# You'll love this fight!



## Wow (May 17, 2010)

Gets my heart pumpin' --Tim

[ame="http://vimeo.com/43770289"]Silver Creek Gong Show on Vimeo[/ame]


----------



## pipes530 (Apr 17, 2009)

Aweeeeesooommeeee!!!


----------



## Salmonid (Apr 14, 2004)

Ahhhyes, a great show! Silver Creek is a great piece of water that i almost got to fish one time but a cancelled flight shot me down....

For those that have never heard of it, its an almost all private spring creek in Idaho...some of the greatest dry fly fishing in the world!!

Salmonid


----------



## Steelheadphycho (Mar 12, 2012)

Wow! 
Could you imagine living in that big beautiful house and just grabbing yer orvis and walkin out back to catch one of those absolute beast fish. I've got at least an hour involved in getting packed and getting to my spot. What a dream!


Steelhead PSYCHO!


----------



## jbmynes (Aug 6, 2012)

Man what an awesome property. That water is crystal clear and what a cool fight! 

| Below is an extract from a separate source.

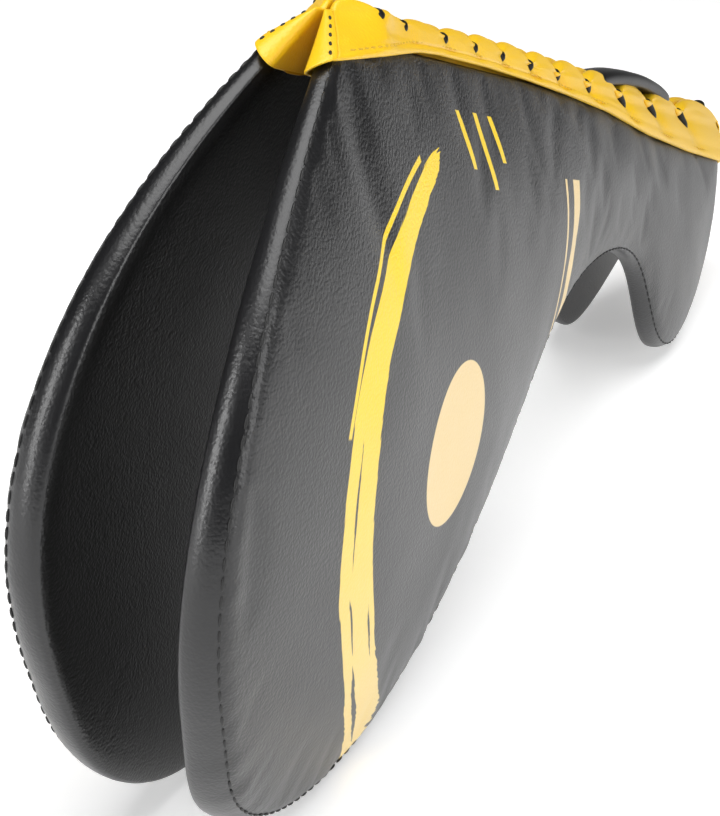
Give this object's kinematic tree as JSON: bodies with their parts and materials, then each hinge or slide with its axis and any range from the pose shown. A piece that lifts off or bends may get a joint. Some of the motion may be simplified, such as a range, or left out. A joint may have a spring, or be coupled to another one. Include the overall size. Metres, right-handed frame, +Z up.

Outdoor Hub mobile, the outdoor information engine


----------



## TheCream (Mar 19, 2009)

That fish was a PIG! :B


----------



## fishinnick (Feb 19, 2011)

Epic!!!!!!


----------



## young fisherman (Jun 21, 2011)

So is silver creek a lodge you can stay at or fish at? Or just someone's property?


Outdoor Hub mobile, the outdoor information engine


----------